_TASK DESCRIPTION_: Give the data below again, word for word.

_SOURCE MATERIAL_:
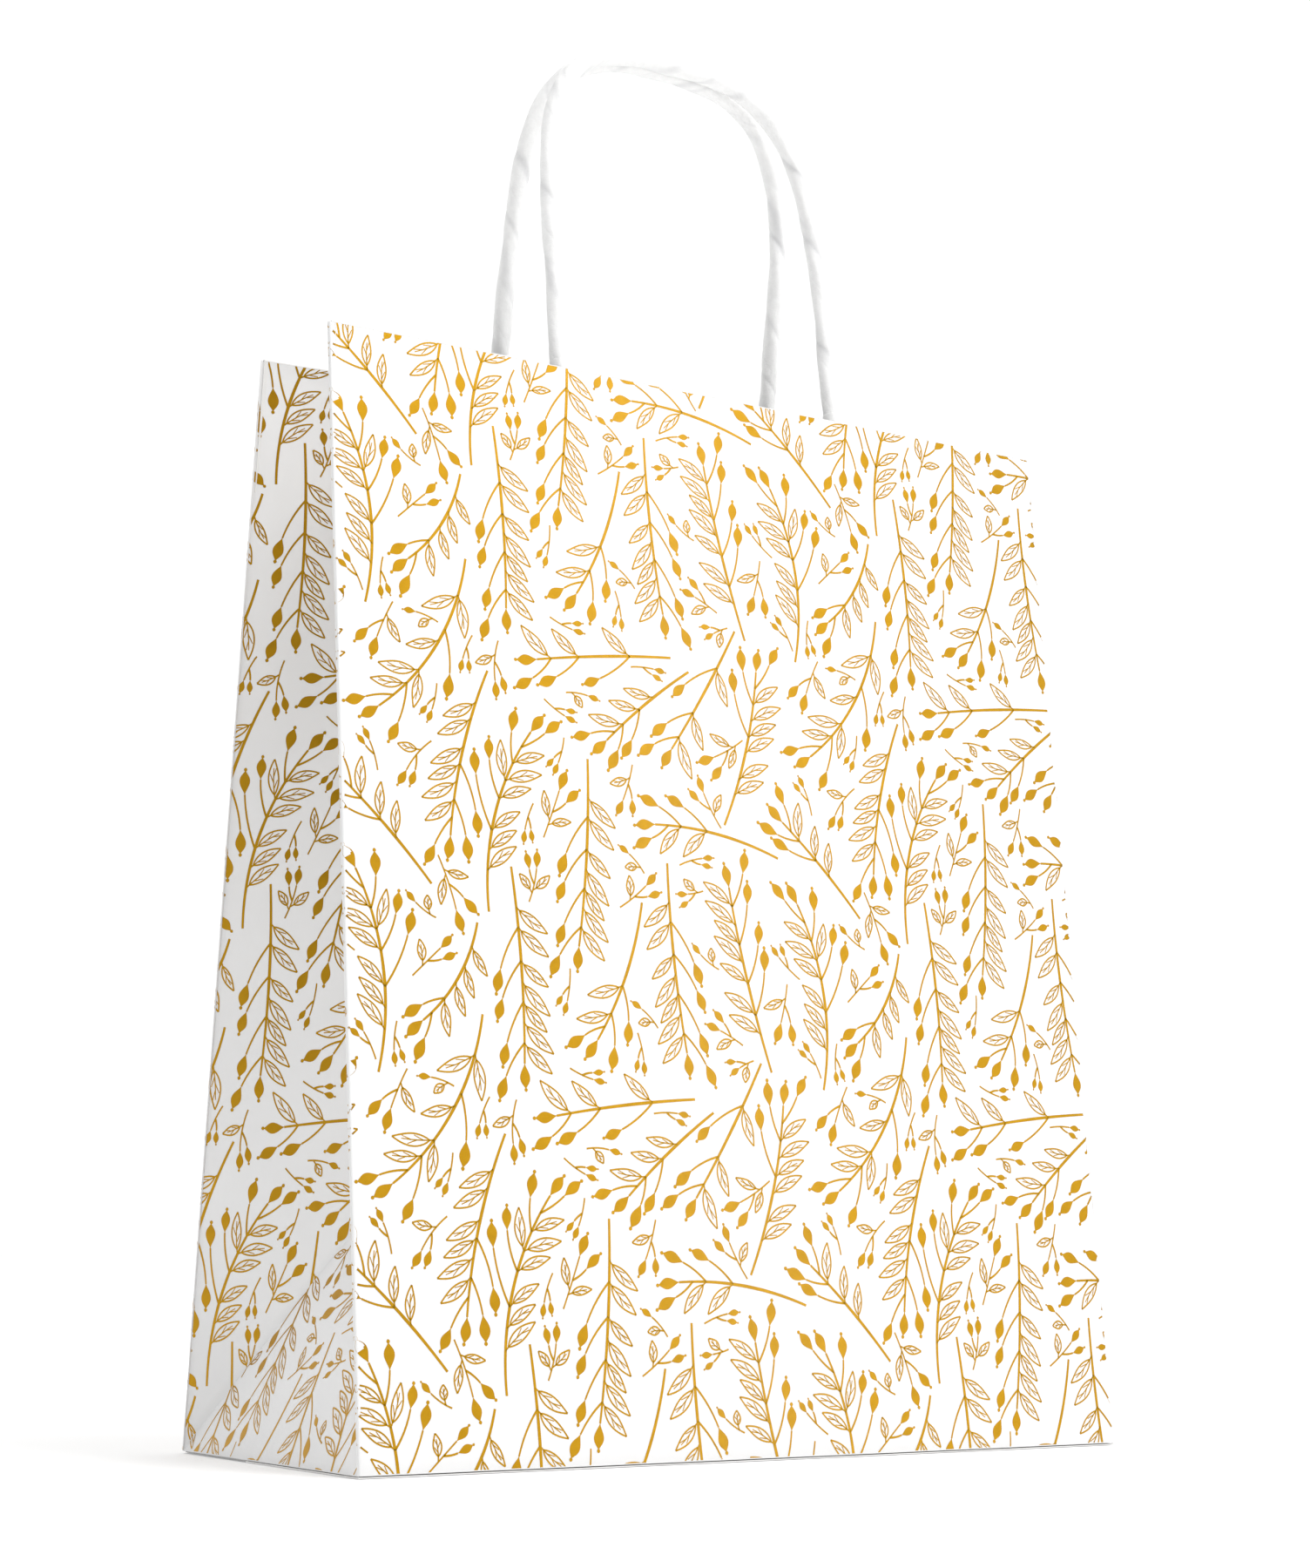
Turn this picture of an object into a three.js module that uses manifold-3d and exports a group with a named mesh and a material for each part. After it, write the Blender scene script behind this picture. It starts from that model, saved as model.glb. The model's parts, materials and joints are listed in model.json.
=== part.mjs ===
// A paper gift bag with two twisted-paper handles, standing open on its block bottom.
// The bag is one printed sheet folded into panels; each panel between two creases is its own mesh.
// Millimetres, +Z up, X across the front panel, -Y towards the front, origin under the middle of the base.
import * as THREE from "three";
import { mergeVertices } from "three/addons/utils/BufferGeometryUtils.js";
import Module from "manifold-3d";

const wasm = await Module();
wasm.setup();

// ---- Driving dimensions ----

// The sheet
const bagWidth = 260; // outside width of the front and back panels
const bagDepth = 110; // outside depth at the base, which is also the width of a flat gusset
const panelLength = 320; // base crease to top edge, measured along a panel
const mouthDepth = 44.6; // outside depth at the top edge as the bag stands
const paper = 0.3; // thickness of the sheet and of the patch plies
const layerGap = 0.3; // clearance between layers that lie on each other
const creaseGap = 1; // clearance at the creases of a gusset, along its edges

// Gussets and base
const creaseHeight = 68; // where the two diagonal creases of a gusset meet, above the base
const bottomOverlap = 24; // how far the two bottom flaps overlap
const joggleRun = 1.7; // length of the step where the back flap climbs onto the front one
const joggleClearance = 0.8; // between the front flap's free edge and that step
const endFlapLength = 50;
const endFlapTipWidth = 16;
const seamWidth = 16; // glued flap that closes the sheet into a tube
const seamInset = 3; // from the panel's side edge to the seam flap

// Turned-over top
const hemHeight = 40;
const hemInset = 8; // from a panel's side edge to the end of its hem
const gussetHemStart = 0.14; // share of the gusset's half width left bare next to the panel
const gussetHemEnd = 0.95; // share of the half width where the hem stops short of the centre crease

// Handles
const patchWidth = 152;
const patchHeight = 45;
const patchDrop = 4; // from the top edge down to the patches
const cordDiameter = 5.6;
const cordSpacing = 102; // between the two legs of a loop at the top edge
const loopHeight = 112; // middle of the cord at the top of the arch, above the pivot
const pressedCordWidth = 7.6; // the glued ends are pressed flat
const pressedCordThickness = 3.2;
const gluedLength = 36;
const bumpFlank = 4; // width of the sloping side of the inner ply where it passes over a cord
const pivotClearance = 0.4; // between the top edge and the loops as they swing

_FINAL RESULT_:
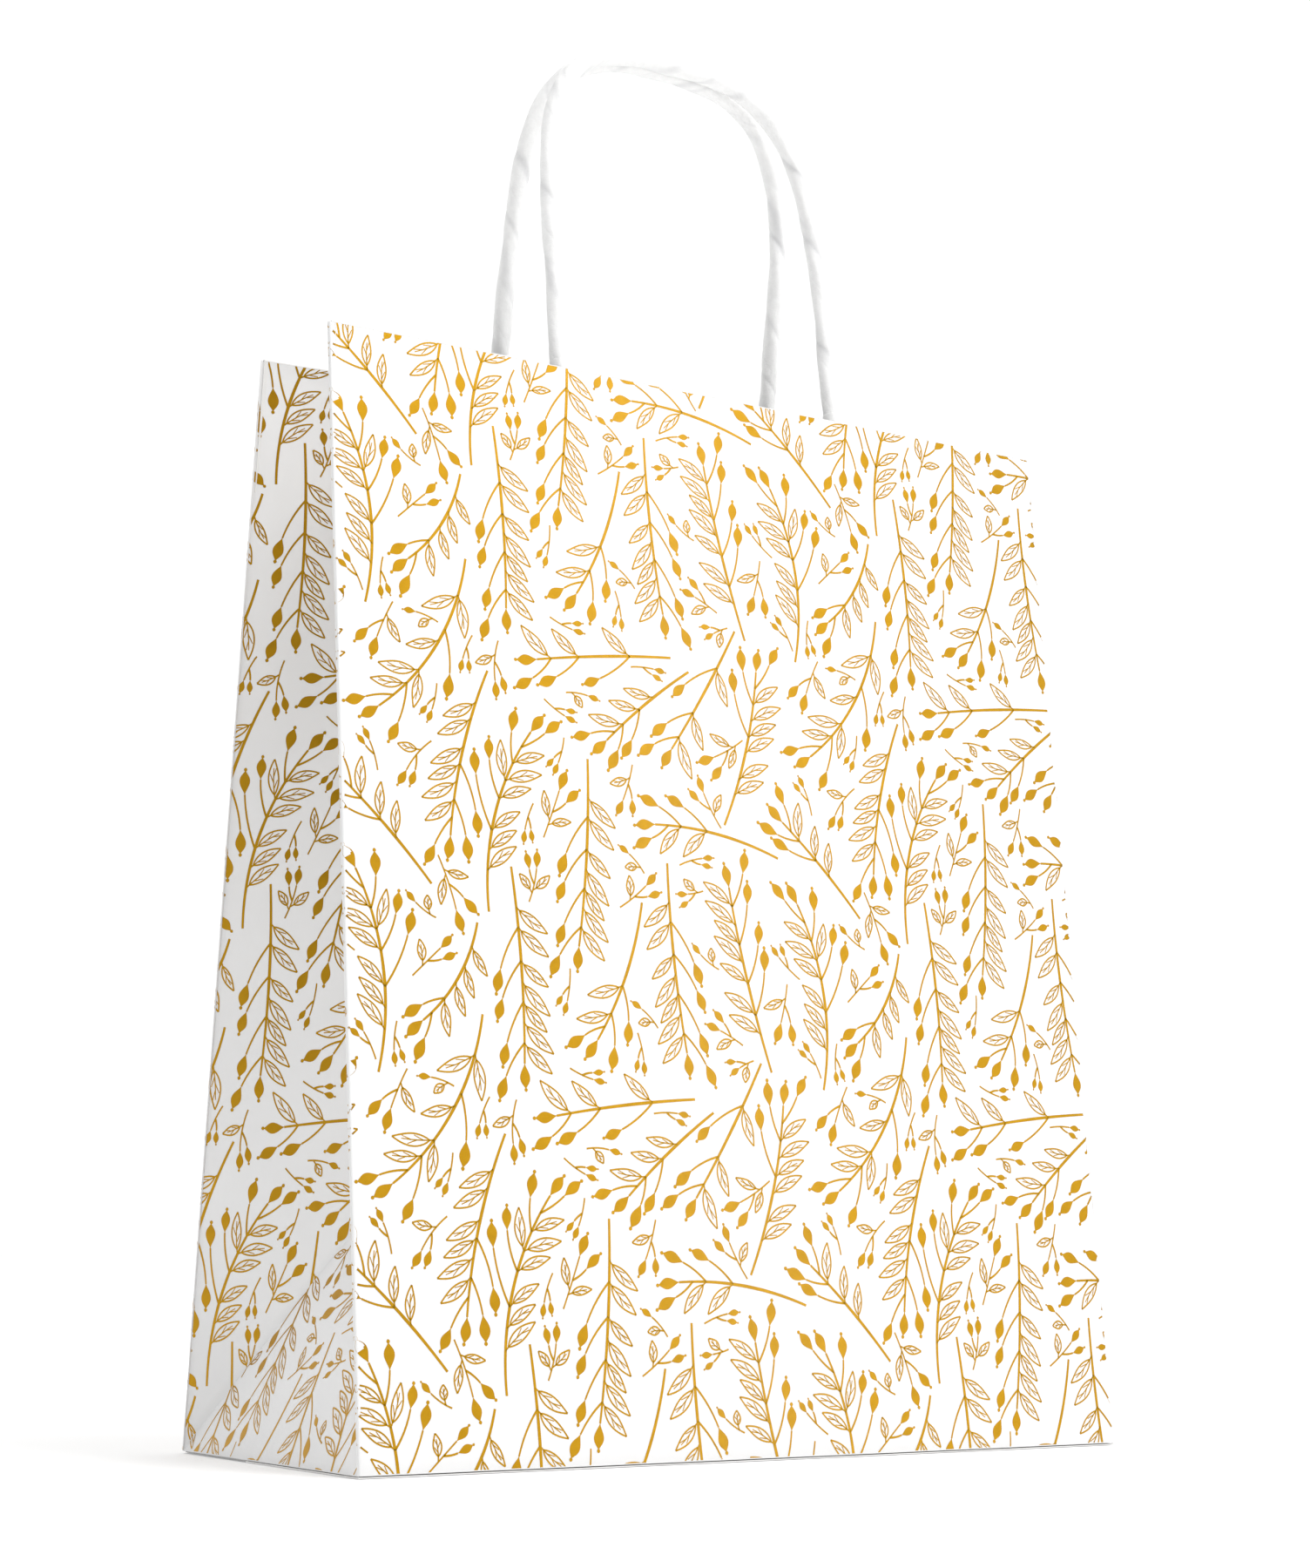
Turn this picture of an object into a three.js module that uses manifold-3d and exports a group with a named mesh and a material for each part. After it, write the Blender scene script behind this picture. It starts from that model, saved as model.glb. The model's parts, materials and joints are listed in model.json.
=== part.mjs ===
// A paper gift bag with two twisted-paper handles, standing open on its block bottom.
// The bag is one printed sheet folded into panels; each panel between two creases is its own mesh.
// Millimetres, +Z up, X across the front panel, -Y towards the front, origin under the middle of the base.
import * as THREE from "three";
import { mergeVertices } from "three/addons/utils/BufferGeometryUtils.js";
import Module from "manifold-3d";

const wasm = await Module();
wasm.setup();

// ---- Driving dimensions ----

// The sheet
const bagWidth = 260; // outside width of the front and back panels
const bagDepth = 110; // outside depth at the base, which is also the width of a flat gusset
const panelLength = 320; // base crease to top edge, measured along a panel
const mouthDepth = 44.6; // outside depth at the top edge as the bag stands
const paper = 0.3; // thickness of the sheet and of the patch plies
const layerGap = 0.3; // clearance between layers that lie on each other
const creaseGap = 1; // clearance at the creases of a gusset, along its edges

// Gussets and base
const creaseHeight = 68; // where the two diagonal creases of a gusset meet, above the base
const bottomOverlap = 24; // how far the two bottom flaps overlap
const joggleRun = 1.7; // length of the step where the back flap climbs onto the front one
const joggleClearance = 0.8; // between the front flap's free edge and that step
const endFlapLength = 50;
const endFlapTipWidth = 16;
const seamWidth = 16; // glued flap that closes the sheet into a tube
const seamInset = 3; // from the panel's side edge to the seam flap

// Turned-over top
const hemHeight = 40;
const hemInset = 8; // from a panel's side edge to the end of its hem
const gussetHemStart = 0.14; // share of the gusset's half width left bare next to the panel
const gussetHemEnd = 0.95; // share of the half width where the hem stops short of the centre crease

// Handles
const patchWidth = 152;
const patchHeight = 45;
const patchDrop = 4; // from the top edge down to the patches
const cordDiameter = 5.6;
const cordSpacing = 102; // between the two legs of a loop at the top edge
const loopHeight = 112; // middle of the cord at the top of the arch, above the pivot
const pressedCordWidth = 7.6; // the glued ends are pressed flat
const pressedCordThickness = 3.2;
const gluedLength = 36;
const bumpFlank = 4; // width of the sloping side of the inner ply where it passes over a cord
const pivotClearance = 0.4; // between the top edge and the loops as they swing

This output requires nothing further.